S. B. Jung has been an English teacher since 2002. She has been writing plays, poems, and novels since 1997; Lines of Neutrality is her first published work. Her husband Matthew and son Aiden have been her strength, encouragement, and inspiration as she continues to write and create more worlds for readers to enter and enjoy.
SB Jung is a writer with real promise and Lines of Neutrality: Book One of the Assassin Chronicles has an interesting premise. Her text is lovely and clean, her grammar is pretty much spot-on, and I found that the pages of this book turned with a very pleasing swiftness: but despite all that, only read as far as page seventeen.
The problems I found were, for the most part, small and easy to correct: for example, the appendix is the first thing I found after the dedication page but the information it provides is confusing when presented here—it would have been much better placed at the back of the book; the cover design is unprofessional, and not terribly attractive; and the text on that front cover is blurry, slightly out of focus, and is in a font which really isn’t clear enough. The copy on the back cover needs attention too: it’s a little confused, a little cliched, and in places doesn’t quite make sense.
Moving on to the main text, then, I found a few quibbles which a decent edit would almost certainly resolve: there were some contradictions and lapses of logic which caused me to pause and rethink, and so spoilt the flow as I read.
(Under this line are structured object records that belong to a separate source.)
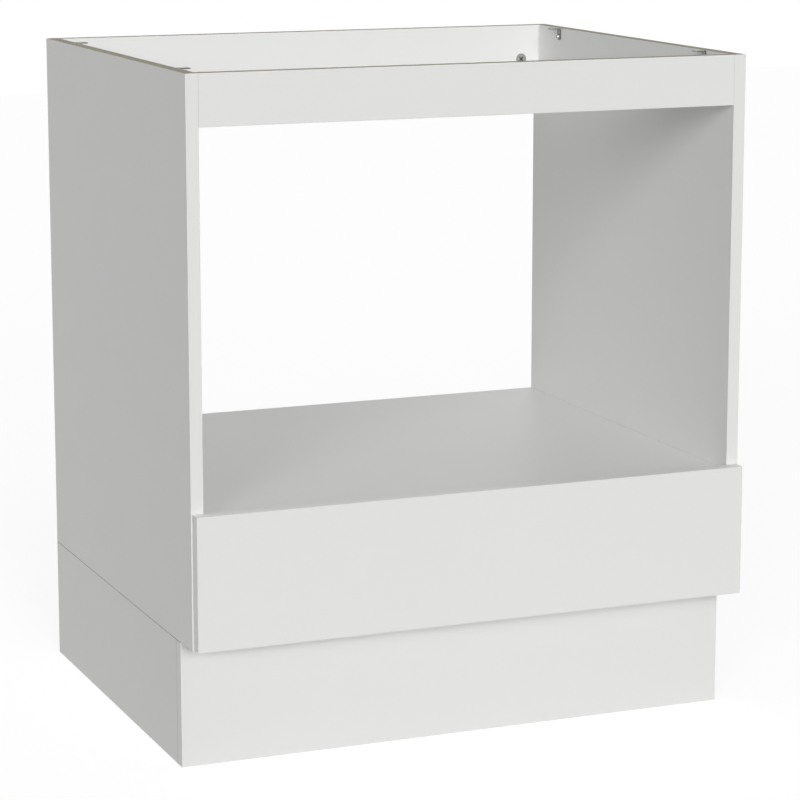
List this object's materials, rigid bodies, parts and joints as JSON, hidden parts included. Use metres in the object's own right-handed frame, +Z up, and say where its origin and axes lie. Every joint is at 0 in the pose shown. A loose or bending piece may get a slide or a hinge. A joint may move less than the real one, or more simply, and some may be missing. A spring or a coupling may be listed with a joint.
{
  "type": "kitchen base cabinet",
  "caption": "White kitchen base cabinet with an open appliance niche over a wide drawer on ball-bearing slides, on a recessed plinth.",
  "frame": {"origin": "centre of the footprint on the floor", "axes": "+X to the right seen from the front, +Y from the front to the rear, +Z up"},
  "size_m": [0.7, 0.58, 0.81],
  "materials": {
    "white_melamine": "satin white melamine on wood particle board",
    "edge_band": "satin white plastic edge band",
    "hardboard": "brown hardboard, painted white on the side that shows",
    "dowel_beech": "fluted beech",
    "cam_zinc": "die-cast zinc",
    "bracket_zinc": "zinc-plated steel",
    "screw_zinc": "bright zinc-plated steel",
    "slide_steel": "zinc-plated rolled steel",
    "ball_steel": "polished bearing steel",
    "black_plastic": "moulded plastic",
    "stop_rubber": "soft rubber",
    "buffer_clear": "milky soft plastic"
  },
  "bodies": {
    "carcass": {"side_left": "white_melamine", "side_right": "white_melamine", "front_rail": "white_melamine", "back_rail": "white_melamine", "niche_shelf": "white_melamine", "bottom_panel": "white_melamine", "rear_panel": "hardboard", "plinth_front": "white_melamine", "plinth_side_left": "white_melamine", "plinth_side_right": "white_melamine", "plinth_back": "white_melamine", "plinth_dowels": "dowel_beech", "carcass_edge_bands": "edge_band", "rail_cams": "cam_zinc", "rail_cam_bolts": "screw_zinc", "rail_dowels": "dowel_beech", "shelf_cams": "cam_zinc", "shelf_cam_bolts": "screw_zinc", "shelf_dowels": "dowel_beech", "bottom_cams": "cam_zinc", "bottom_cam_bolts": "screw_zinc", "bottom_dowels": "dowel_beech", "worktop_brackets": "bracket_zinc", "worktop_bracket_screws": "screw_zinc", "plinth_brackets": "bracket_zinc", "plinth_bracket_screws": "screw_zinc", "slide_outer_left": "slide_steel", "slide_outer_right": "slide_steel", "slide_outer_screws": "screw_zinc", "slide_rear_stops": "stop_rubber"},
    "drawer": {"drawer_front": "white_melamine", "drawer_front_bands": "edge_band", "drawer_side_left": "white_melamine", "drawer_side_right": "white_melamine", "drawer_back": "white_melamine", "drawer_bottom": "hardboard", "drawer_box_bands": "edge_band", "drawer_cams": "cam_zinc", "drawer_cam_bolts": "screw_zinc", "drawer_dowels": "dowel_beech", "drawer_back_screws": "screw_zinc", "drawer_bottom_screws": "screw_zinc", "drawer_buffers": "buffer_clear", "slide_inner_left": "slide_steel", "slide_inner_right": "slide_steel", "slide_inner_screws": "screw_zinc"},
    "middle_left": {"slide_middle_left": "slide_steel"},
    "middle_right": {"slide_middle_right": "slide_steel"},
    "outer_balls_and_cage_left": {"outer_cage_left": "slide_steel", "outer_balls_left": "ball_steel"},
    "outer_balls_and_cage_right": {"outer_cage_right": "slide_steel", "outer_balls_right": "ball_steel"},
    "inner_balls_and_cage_left": {"inner_cage_left": "slide_steel", "inner_balls_left": "ball_steel"},
    "inner_balls_and_cage_right": {"inner_cage_right": "slide_steel", "inner_balls_right": "ball_steel"},
    "lever_left": {"release_lever_left": "black_plastic"},
    "lever_right": {"release_lever_right": "black_plastic"}
  },
  "joints": [
    {"name": "drawer_slide", "type": "slide", "parent": "carcass", "child": "drawer", "axis": [0, -1, 0], "range_m": [0, 0.44]},
    {"name": "middle_left_slide", "type": "slide", "parent": "carcass", "child": "middle_left", "axis": [0, -1, 0], "range_m": [0, 0.22]},
    {"name": "middle_right_slide", "type": "slide", "parent": "carcass", "child": "middle_right", "axis": [0, -1, 0], "range_m": [0, 0.22]},
    {"name": "outer_cage_left_roll", "type": "slide", "parent": "carcass", "child": "outer_balls_and_cage_left", "axis": [0, -1, 0], "range_m": [0, 0.11]},
    {"name": "outer_cage_right_roll", "type": "slide", "parent": "carcass", "child": "outer_balls_and_cage_right", "axis": [0, -1, 0], "range_m": [0, 0.11]},
    {"name": "inner_cage_left_roll", "type": "slide", "parent": "carcass", "child": "inner_balls_and_cage_left", "axis": [0, -1, 0], "range_m": [0, 0.33]},
    {"name": "inner_cage_right_roll", "type": "slide", "parent": "carcass", "child": "inner_balls_and_cage_right", "axis": [0, -1, 0], "range_m": [0, 0.33]},
    {"name": "lever_left_tilt", "type": "hinge", "parent": "drawer", "child": "lever_left", "pos_m": [-0.3245, 0.027, 0.212], "axis": [1, 0, 0], "range_deg": [0, 5], "stiffness_Nm_per_rad": 0.1},
    {"name": "lever_right_tilt", "type": "hinge", "parent": "drawer", "child": "lever_right", "pos_m": [0.3245, 0.027, 0.212], "axis": [1, 0, 0], "range_deg": [-5, 0], "stiffness_Nm_per_rad": 0.1}
  ],
  "couplings": [
    {"joint": "middle_left_slide", "follows": "drawer_slide", "ratio": 0.5},
    {"joint": "middle_right_slide", "follows": "drawer_slide", "ratio": 0.5},
    {"joint": "outer_cage_left_roll", "follows": "drawer_slide", "ratio": 0.25},
    {"joint": "outer_cage_right_roll", "follows": "drawer_slide", "ratio": 0.25},
    {"joint": "inner_cage_left_roll", "follows": "drawer_slide", "ratio": 0.75},
    {"joint": "inner_cage_right_roll", "follows": "drawer_slide", "ratio": 0.75}
  ]
}
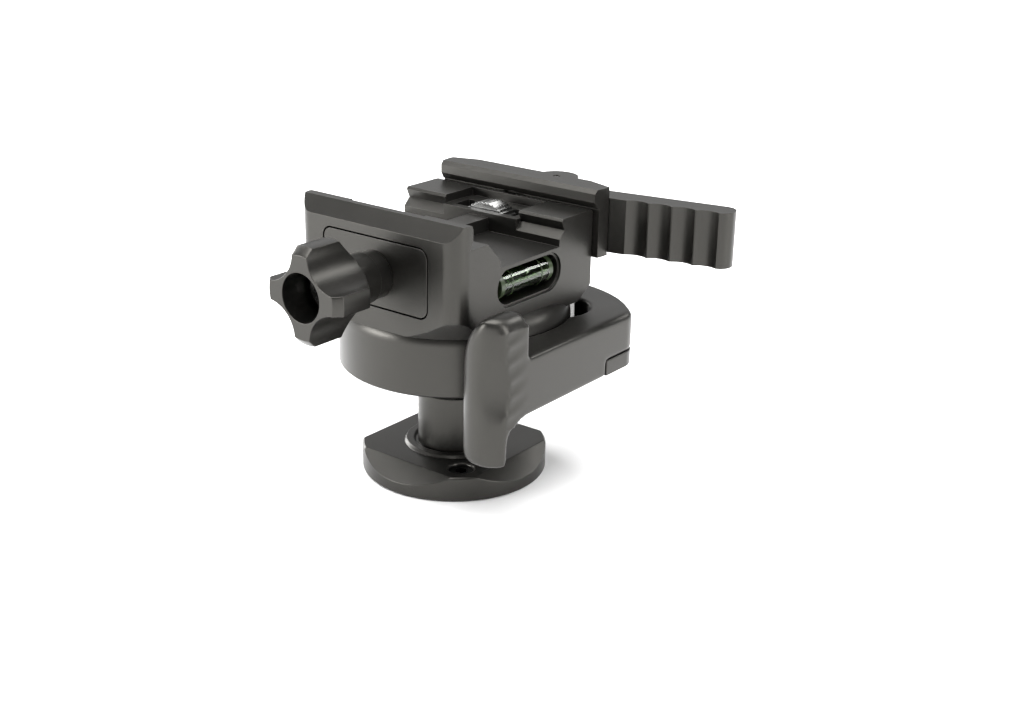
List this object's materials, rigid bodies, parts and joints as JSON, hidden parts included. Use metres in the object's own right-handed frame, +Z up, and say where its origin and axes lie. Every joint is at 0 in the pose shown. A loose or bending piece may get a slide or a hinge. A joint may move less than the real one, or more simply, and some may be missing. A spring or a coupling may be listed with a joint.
{
  "type": "ball head",
  "caption": "Compact low ball head with a lock lever, spirit level and a clamp for dovetail plates and accessory rails, worked by a star knob and a cam lever.",
  "frame": {"origin": "centre of the base's bottom face, at the mouth of the tripod thread", "axes": "+Z up along the stem, X along the clamp's jaws with the levers towards +X, the star knob towards -Y and the quick-release lever at +Y"},
  "size_m": [0.069, 0.0746, 0.0587],
  "materials": {
    "anodised_body": "bead-blasted, dark warm-grey anodised, satin",
    "anodised_lever": "bead-blasted, dark warm-grey anodised, satin",
    "anodised_knob": "turned and milled, dark warm-grey anodised, satin",
    "lever_insert": "dark anodised, satin",
    "ball_finish": "polished, black anodised",
    "black_screw": "black oxide",
    "bright_screw": "bright polished steel",
    "plain_steel": "turned steel",
    "knurled_wheel": "bright stainless steel, straight knurl",
    "spring_steel": "drawn spring wire",
    "liner_plastic": "natural acetal",
    "vial_glass": "clear acrylic",
    "vial_liquid": "clear green liquid with a bubble",
    "vial_cap": "dark plug"
  },
  "bodies": {
    "base": {"base_plate": "anodised_body", "base_set_screws": "black_screw", "stem": "anodised_body", "ball_stud": "plain_steel", "ball": "ball_finish"},
    "pan_cup": {"upper_ball_cup": "liner_plastic"},
    "tilt_cup": {"cup_carrier": "plain_steel"},
    "head": {"housing": "anodised_body", "seat_ring": "liner_plastic", "lever_pivot_pin": "plain_steel", "clamp_body": "anodised_body", "clamp_lock_screw": "black_screw", "vial_tube": "vial_glass", "vial_fluid": "vial_liquid", "vial_caps": "vial_cap", "jaw_springs": "spring_steel"},
    "lock_arm": {"lock_lever": "anodised_lever", "lever_end_cap": "lever_insert", "end_cap_screw": "bright_screw"},
    "plunger": {"lock_plunger": "plain_steel", "plunger_pad": "liner_plastic"},
    "rail_jaw": {"front_jaw": "anodised_body", "knob_collar": "anodised_knob"},
    "star_knob": {"knob": "anodised_knob", "knob_screw": "bright_screw"},
    "rod": {"draw_rod": "plain_steel", "draw_plate": "plain_steel", "rod_nut": "plain_steel"},
    "wheel": {"thumb_wheel": "knurled_wheel"},
    "plate_jaw": {"rear_jaw": "anodised_body", "jaw_guide_pins": "plain_steel", "qr_pivot_pin": "plain_steel"},
    "qr_handle": {"qr_lever": "anodised_lever"}
  },
  "joints": [
    {"name": "pan", "type": "hinge", "parent": "base", "child": "pan_cup", "pos_m": [0, 0, 0.027], "axis": [0, 0, 1], "continuous": true},
    {"name": "tilt_x", "type": "hinge", "parent": "pan_cup", "child": "tilt_cup", "pos_m": [0, 0, 0.027], "axis": [1, 0, 0], "range_deg": [-25, 15]},
    {"name": "tilt_y", "type": "hinge", "parent": "tilt_cup", "child": "head", "pos_m": [0, 0, 0.027], "axis": [0, 1, 0], "range_deg": [-25, 15]},
    {"name": "lock_swing", "type": "hinge", "parent": "head", "child": "lock_arm", "pos_m": [0.016, 0.0123, 0.0294], "axis": [0, 0, 1], "range_deg": [0, 15]},
    {"name": "plunger_slide", "type": "slide", "parent": "head", "child": "plunger", "axis": [0.7928, 0.6095, 0], "range_m": [0, 0.0000901]},
    {"name": "knob_turn", "type": "hinge", "parent": "rail_jaw", "child": "star_knob", "pos_m": [0, -0.0367, 0.0468], "axis": [0, 1, 0], "range_deg": [0, 1260.5]},
    {"name": "rail_jaw_slide", "type": "slide", "parent": "head", "child": "rail_jaw", "axis": [0, 1, 0], "range_m": [0, 0.0035]},
    {"name": "wheel_turn", "type": "hinge", "parent": "head", "child": "wheel", "pos_m": [0, 0.0115, 0.0468], "axis": [0, -1, 0], "range_deg": [0, 1080.5]},
    {"name": "rod_slide", "type": "slide", "parent": "head", "child": "rod", "axis": [0, 1, 0], "range_m": [0, 0.0015]},
    {"name": "plate_jaw_slide", "type": "slide", "parent": "rod", "child": "plate_jaw", "axis": [0, 1, 0], "range_m": [0, 0.000901]},
    {"name": "qr_swing", "type": "hinge", "parent": "plate_jaw", "child": "qr_handle", "pos_m": [0.008, 0.0228, 0.0505], "axis": [0, 0, 1], "range_deg": [0, 90]}
  ],
  "couplings": [
    {"joint": "plunger_slide", "follows": "lock_swing", "m_per_rad": 0.00034377},
    {"joint": "knob_turn", "follows": "rail_jaw_slide", "rad_per_m": 6283.2},
    {"joint": "wheel_turn", "follows": "rod_slide", "rad_per_m": 12566},
    {"joint": "plate_jaw_slide", "follows": "qr_swing", "m_per_rad": 0.00057296}
  ]
}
But the biggest problem that I had was that while this text is far more fluent and absorbing than most of the books I’ve reviewed here, it is still quite clearly the work of a novice writer—a talented and potentially very capable one, but still a novice.
I’d like to see what Ms Jung’s writing becomes when she’s written, and read, a great deal more. I have the feeling she could turn out to be competent and productive, and that in the years to come she might well produce books which are far superior to this good-but-flawed beginner’s effort.